Julius seemed in better shape so I took Ethel first. her hand
so small in mine

10

going into it, she knows. knows
going into it, knowing the go
will not be. easy, she goes. the going
an into parallax gone. she. easy. will be
gone, an easy parallax, being. gone already
into ease. an into not gone but parallax, turn,
going, will into knowing. known. she turning
parallax already easing into gone, please, turn,
being not. into the already being being
turn. in a small way, it was as if she knew
the electrodes would slip and death jump twice.
gone the easy parallax, the already not being.
she knew, and in the knowing, nothing
already was.

11

I am making a documentary of this.

12

when it all started, Stalin was Uncle Joe, stopping
the Nazis. now we're prey again. remember us
in soft-soled shoes and the kitchen, trying. yes,
like that. quiet now.




Friday, July 02, 2004

{in one door, out the}

I haven't unpacked from last week, so now I have to unpack and re-pack today, so that I have appropriate clothing for New York. no word on what we're supposed to wear for that show. there is something very wrong about my life. it might have something to do with shoes.


Thursday, July 01, 2004

{better now than}

I am in better physical shape now than I was at 21. (ran the canals today)
I am a better poet than I was at 21. (was I poet then, at all?)
I am more sure of who this incarnation is than I was at 21. (where she's going, not so much)
I would not revisit 21 for more than a day, even given the chance.
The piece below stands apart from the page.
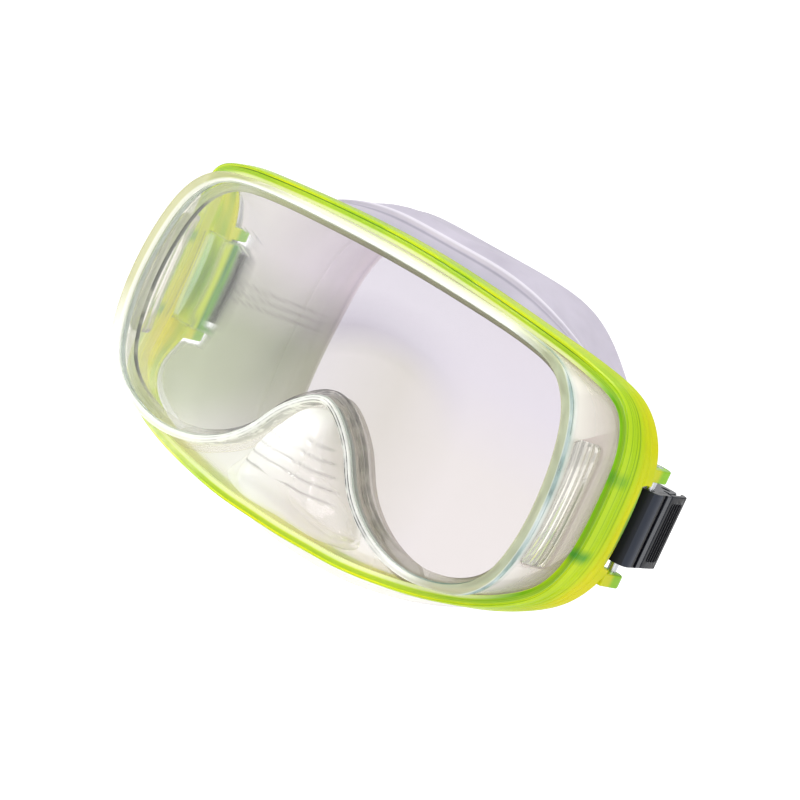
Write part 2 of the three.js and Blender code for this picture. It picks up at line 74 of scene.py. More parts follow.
# --------------------------------------------------------------- curve helpers
def cr_closed(pts, per):
    """Centripetal Catmull-Rom through closed control points, on the second to last axis."""
    P = np.asarray(pts, float)
    n = P.shape[-2]
    out = []
    idx = np.arange(n)
    p0, p1, p2, p3 = (np.take(P, (idx + k) % n, axis=-2) for k in (-1, 0, 1, 2))
    d = lambda a, b: np.maximum(np.sum((a - b) ** 2, -1, keepdims=True) ** 0.25, 1e-4)
    d0, d1, d2 = d(p0, p1), d(p1, p2), d(p2, p3)
    t1 = ((p1 - p0) / d0 - (p2 - p0) / (d0 + d1) + (p2 - p1) / d1) * d1
    t2 = ((p2 - p1) / d1 - (p3 - p1) / (d1 + d2) + (p3 - p2) / d2) * d1
    c2 = -3 * p1 + 3 * p2 - 2 * t1 - t2
    c3 = 2 * p1 - 2 * p2 + t1 + t2
    for k in range(per):
        t = k / per
        out.append(p1 + t1 * t + c2 * t * t + c3 * t ** 3)
    S = np.stack(out, axis=-2)  # (..., n, per, 3)
    return S.reshape(P.shape[:-2] + (n * per, P.shape[-1]))


def smooth_loop(c, sigma):
    """Circular Gaussian smoothing along the first axis."""
    n = c.shape[0]
    k = np.arange(-4 * int(sigma + 1), 4 * int(sigma + 1) + 1)
    w = np.exp(-0.5 * (k / sigma) ** 2)
    w /= w.sum()
    out = np.zeros_like(c)
    for kk, ww in zip(k, w):
        out += ww * np.roll(c, kk, axis=0)
    return out


def closed(get):
    half = [np.array(get(r), float) for r in ROWS]
    pts = half + [p * np.array([-1, 1, 1]) for p in half[-2:0:-1]]
    return cr_closed(np.array(pts), SUB)


def scal(get):
    return closed(lambda r: (r[0][0] + 1, get(r), 0))[:, 1]


W = smooth_loop(closed(lambda r: (r[0][0], 0, r[0][1])), 5.0)
G = smooth_loop(closed(lambda r: (r[1][0], 0, r[1][1])), 5.0)
YF, RWD, FL, RL = (smooth_loop(scal(lambda r, k=k: r[k]), 6.5) for k in (2, 3, 4, 5))
MID = smooth_loop(closed(lambda r: r[6]), 8.5)
RIM = smooth_loop(closed(lambda r: r[7]), 8.5)
N = len(W)
ROWI = np.minimum(np.arange(N) / SUB, 2 * (NR - 1) - np.arange(N) / SUB)


def normals(c):
    t = np.roll(c, -1, 0) - np.roll(c, 1, 0)
    t /= np.linalg.norm(t[:, [0, 2]], axis=1)[:, None]
    nn = np.stack([-t[:, 2], np.zeros(len(c)), t[:, 0]], 1)
    return nn


nW, nG, nM, nR = (normals(c) for c in (W, G, MID, RIM))


def off(c, nn, d, y):
    p = c + nn * np.broadcast_to(np.asarray(d, float), (N,))[:, None]
    p = p.copy()
    p[:, 1] = y
    return p


wO = lambda d, y: off(W, nW, d, y)
gO = lambda d, y: off(G, nG, d, y)


def mO(d, dy):
    p = MID + nM * np.asarray(d, float)
    p = p.copy()
    p[:, 1] = MID[:, 1] + dy
    return p


def rO(d, dy):
    p = RIM + nR * np.asarray(d, float)
    p = p.copy()
    p[:, 1] = RIM[:, 1] + dy
    return p


def sstep(x, a, b):
    t = np.clip((x - a) / (b - a), 0, 1)
    return t * t * (3 - 2 * t)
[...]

why this obsession with decades?

great birthday moment (even though it came the day before): at my cousin's graduation/birthday party, I walk into the kitchen. my mother is speaking with a friend of my aunt's who says oh, are you the one getting married? and I say no, I'm the one who's NOT getting married. (note that both my sisters are engaged.) she says, oh that's OK, you're young. (pause.) how old are you now? and I say, 31. (pause.) oh. (pause.) well, you don't LOOK 31! (laughing a little) and I say,

that's because I'm not married.

now I'm going to make dinner and then go to the beach to hang out with the moon.


{sometimes the madness is not external}

it's July and I'm 31. how do these things happen?